Non-Hodgkin's lymphoma: research from UNIPD and IOV-IRCCS offers a new therapy


Non-Hodgkin's lymphomas (NHL) are malignant tumors originating from B and T lymphocytes in the lymphatic tissue of the lymph nodes, spleen, thymus, and bone marrow. With over 40 different forms of NHL currently identified, each characterized by a clinical prognostic trend and therefore requiring specific therapeutic approaches. In Italy, these tumors are the fifth most common form of cancer in men and the sixth in women. Several studies have demonstrated in these forms a significant therapeutic advantage of the combination of conventional chemotherapy and monoclonal antibodies (mAbs) with a disease-free survival ten years after diagnosis in about 60-70% of cases. However, when aggressive lymphomas do not respond to standard therapy (refractory) or recur, the prognosis is poor.

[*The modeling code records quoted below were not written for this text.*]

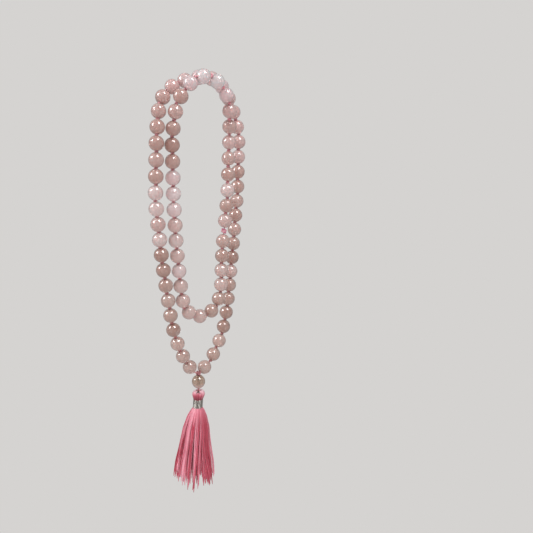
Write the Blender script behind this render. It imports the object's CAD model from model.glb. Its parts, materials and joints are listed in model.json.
import json
import math

import bmesh
import bpy
import numpy as np
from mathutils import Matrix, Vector


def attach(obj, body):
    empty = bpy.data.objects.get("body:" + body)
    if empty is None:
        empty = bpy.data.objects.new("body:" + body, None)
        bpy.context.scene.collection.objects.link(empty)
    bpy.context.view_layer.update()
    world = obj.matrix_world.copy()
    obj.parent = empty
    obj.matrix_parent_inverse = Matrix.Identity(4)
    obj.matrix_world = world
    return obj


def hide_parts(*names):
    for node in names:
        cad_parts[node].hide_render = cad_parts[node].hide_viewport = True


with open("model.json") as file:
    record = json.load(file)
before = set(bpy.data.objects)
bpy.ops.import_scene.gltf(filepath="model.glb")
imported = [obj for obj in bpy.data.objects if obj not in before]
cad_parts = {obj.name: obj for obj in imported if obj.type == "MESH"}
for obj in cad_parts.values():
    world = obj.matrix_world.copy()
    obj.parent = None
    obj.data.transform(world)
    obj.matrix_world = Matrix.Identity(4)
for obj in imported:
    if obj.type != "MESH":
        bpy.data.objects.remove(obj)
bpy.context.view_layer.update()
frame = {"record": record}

# Rose quartz mala: two knotted loops of beads, a guru bead and a silk tassel. Lengths are in mm, in
# the CAD's own frame, until piece() makes them metres.
BODY = {n: b for b, nodes in frame["record"]["behaviour"]["bodies"].items() for n in nodes}
MM = 0.001
SEED = 7

# ---------------------------------------------------------------- the strands' routes, in mm
# Each loop hangs in an upright plane, given by two (x, y) that it passes through.
SHORT_PLANE = ((-20, -1.5), (17.5, 4.5))
LONG_PLANE = ((-28.5, -1.5), (27.5, 11.5))


def in_plane(plane, x, z):
    """The point of a plane at x and z."""
    (x0, y0), (x1, y1) = plane
    return np.array((x, y0 + (x - x0) * (y1 - y0) / (x1 - x0), z), float)


def on_short(*xz):
    return [in_plane(SHORT_PLANE, x, z) for x, z in xz]


def on_long(*xz):
    return [in_plane(LONG_PLANE, x, z) for x, z in xz]


def plain(*xyz):
    return [np.array(p, float) for p in xyz]


# Points where the cord bends, down the two sides, over the support, and along the bottoms
SHORT_L = on_short((-20, -27), (-20, -61), (-19, -86), (-16.5, -111.5))
SHORT_R = on_short((17.5, -25.5), (15.5, -61), (11.5, -89.5), (10, -114.5))
LONG_L = on_long((-28.5, -26), (-30.5, -60), (-27.5, -93), (-22.5, -127.5))
LONG_R = on_long((27.5, -25.5), (26, -59.5), (22, -92.5), (17.5, -125))
SHORT_TOP = [SHORT_L[0]] + plain(
    (-17.5, -3, -10), (-13, -4, -3), (-7, -4.5, 3.5), (2, -4.5, 4.5),
    (9.5, -4, -1), (14, -2.5, -9)
) + [SHORT_R[0]]
LONG_TOP = [LONG_L[0]] + plain(
    (-25, 2, -10), (-20, 4, -3.5), (-13, 4.5, 1), (-5, 4.5, 3.5), (3.5, 5, 5),
    (11.5, 6, 3), (17.5, 8.5, -2.5), (22.5, 10.5, -9)
) + [LONG_R[0]]
SHORT_BOTTOM = [SHORT_L[3]] + on_short(
    (-15, -120), (-9, -126), (-0.5, -127), (7, -122.5)
) + [SHORT_R[3]]
GATHER = on_long((-5, -161.5))[0]
V_LEFT = [LONG_L[3]] + on_long((-20.5, -136), (-17.5, -144.5), (-13.5, -152.5), (-8.5, -159.5))
V_RIGHT = [LONG_R[3]] + on_long((15.5, -133), (13, -141.5), (8.5, -149), (4, -156)) + [GATHER]

BEAD_D, GURU_D, HOLE_D, GURU_HOLE_D, CORD_D = 8, 7.8, 1, 1.6, 0.8
YARN_R = CORD_D / 2 * 0.95
# The cord that the joining knot takes up, and the cord left out above a hinge
JOINING_ROOM, STUB_GAP = 3, 0.6
# Heights of what hangs under the V
GURU_Z, HOOK_Z, SWIVEL_Z, HEAD_Z, NECK_TOP_Z, BAND_BOTTOM_Z, INNER_KNOT_Z = (
    -166.5, -171.1, -172.8, -175, -177.3, -182.7, -175.6)

# ---------------------------------------------------------------- camera, light and backdrop
camera = bpy.data.objects.new("camera", bpy.data.cameras.new("camera"))
bpy.context.scene.collection.objects.link(camera)
camera.data.lens, camera.data.sensor_width = 44, 36
CAMERA_TILT, CAMERA_TURN = 79, -32
camera.rotation_euler = (math.radians(CAMERA_TILT), 0, math.radians(CAMERA_TURN))
camera.location = (-0.1617, -0.3214, -0.0286)
bpy.context.scene.camera = camera
bpy.context.scene.view_settings.view_transform = "Standard"
bpy.context.view_layer.update()
RIGHT, UP, BACK = (np.array(camera.matrix_world.to_3x3().col[i]) for i in range(3))
# The level directions to the camera's right and towards the camera, which the tassel faces
SIDE = np.array((RIGHT[0], RIGHT[1], 0)) / math.hypot(RIGHT[0], RIGHT[1])
FRONT = np.array((SIDE[1], -SIDE[0], 0))


def srgb(r, g, b):
    """An sRGB colour given in 0 to 255, as the linear colour that Blender wants."""
    def linear(c):
        c /= 255
        return c / 12.92 if c <= 0.04045 else ((c + 0.055) / 1.055) ** 2.4
    return (linear(r), linear(g), linear(b), 1)


PALE_GREY = srgb(213, 211, 209)
AMBIENT = 0.5
MIDDLE = Vector((0, 0, -0.11))


def softbox(name, across, up, back, radiance, size, distance=1.0):
    """An area light in a direction given in the camera's axes.

    Neither the camera nor a ray through a stone sees it.
    """
    light = bpy.data.lights.new(name, "AREA")
    light.shape = "RECTANGLE"
    light.size, light.size_y = size
    light.energy = radiance * math.pi * size[0] * size[1]
    obj = bpy.data.objects.new(name, light)
    bpy.context.scene.collection.objects.link(obj)
    direction = Vector(across * RIGHT + up * UP + back * BACK).normalized()
    obj.location = MIDDLE + direction * distance
    obj.rotation_euler = direction.to_track_quat("Z", "Y").to_euler()
    obj.visible_camera = obj.visible_transmission = False
    return obj


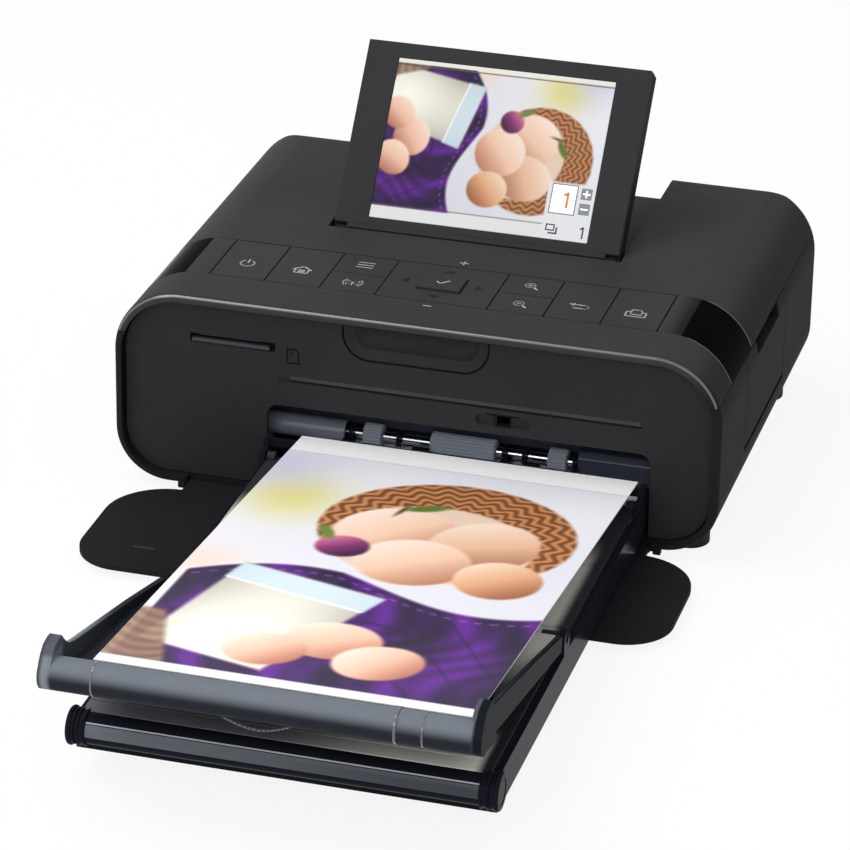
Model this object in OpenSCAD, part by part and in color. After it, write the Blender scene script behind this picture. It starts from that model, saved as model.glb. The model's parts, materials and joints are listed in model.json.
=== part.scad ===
// Compact dye-sublimation photo printer with its paper cassette pushed in,
// its front door open, its screen tilted up and one finished print on the output lid.
// Units are millimetres. +Z is up, the front faces -Y, and the origin is the
// middle of the underside of the whole outfit.
// Every module is written in the case frame, where Y = 0 is the case's front rim,
// X = 0 is its middle plane and Z = 0 is the table. place() moves it to the origin.

/* [Case] */
// Width of the case
case_w = 180.6; // [176:0.2:190]
// Depth of the case, front rim to rear rim
case_d = 136.2; // [134:0.2:138]
// Height of the case's top above the table
case_top = 63.3; // [62.8:0.1:66]
// Height of the rubber feet under the case
foot_h = 2.8; // [2.4:0.1:3.2]
// Radius of the two top corners, seen from the front
top_r = 20; // [16:0.5:22]
// Radius of the two bottom corners, seen from the front
bottom_r = 16; // [12:0.5:18]
// Wall thickness of the case shells
wall = 2.4; // [2:0.1:2.6]
// Rounding of the front and rear rims
rim_r = 2.2; // [1.8:0.1:2.3]
// Rounding of the case's rear edge
rear_r = 7.7; // [6:0.1:8.5]
// Height of the parting line between top cover and lower case
split_z = 49.6; // [48.8:0.1:50.4]
// Gap at the parting line
seam = 0.2; // [0.1:0.05:0.3]
// Gap between the shells and the panels set into them
panel_gap = 0.3; // [0.2:0.05:0.5]
// Radius of a rubber foot
foot_r = 6; // [4:0.5:6.5]
// Distance of a foot's centre from the middle plane
foot_x = 79.3; // [78:0.1:80]
// Distance of a foot's centre from the nearer rim
foot_inset = 16; // [14:0.5:17]
// Distance of a case screw from the middle plane
screw_x = 78; // [77.6:0.1:78.6]
// Distance of a case screw from the nearer rim
screw_inset = 27; // [26:0.5:28]
// Outer radius of a screw boss
boss_r = 4.4; // [4:0.1:4.6]
// Radius of a screw's shank
screw_r = 1.45; // [1.2:0.05:1.6]
// Radius of a screw's head
screw_head_r = 2.9; // [2.6:0.1:3]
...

A research group led by Professor Antonio Rosato of the Department of Surgical Oncological and Gastroenterological Science (DiSCOG of The University of Padua) and Roberta Sommaggio of the Veneto Institute of Oncology recently published a study in the Journal for ImmunoTherapy of Cancer. The study entitled, Innovative therapeutic strategy for B-cell malignancies that combines obinutuzumab and cytokine-induced killer cellsuses a combination therapy based on CIK cells and anti-CD20 monoclonal antibodies as a new strategy for treating B-cell lymphomas.

Porf Rosato explains: “This study arose from the need to find alternative immunotherapy approaches for treating adult patients with diffuse large cell B lymphoma who do not respond to CAR-T therapy. We observed that CIK cells could act against the tumor by having the antibodies act as a GPS, directing the killer cell to the target by recognizing tumor cells with absolute precision in a key-lock type mechanism. By performing in vivo studies in preclinical models of B lymphoma, we confirmed that treatment with re-targeted CIK cells with anti-CD20 antibodies exerts a greater control over tumor growth and increases survival. This study is in comparison to inoculating CIK cells alone or association with non-specific antibodies.”

Together, the published data indicate that the combined approachbetween cell therapy and monoclonal antibodies may constitute a new and promising strategy for treating B-cell lymphomas. This promising new strategy offers alternative uses of CAR-T and, at the same time, opens a possible implementation and application to other types of cancer.

Prof Rosato concludes by saying, “The next step will be that of the clinical trial that we expected to start by 2021.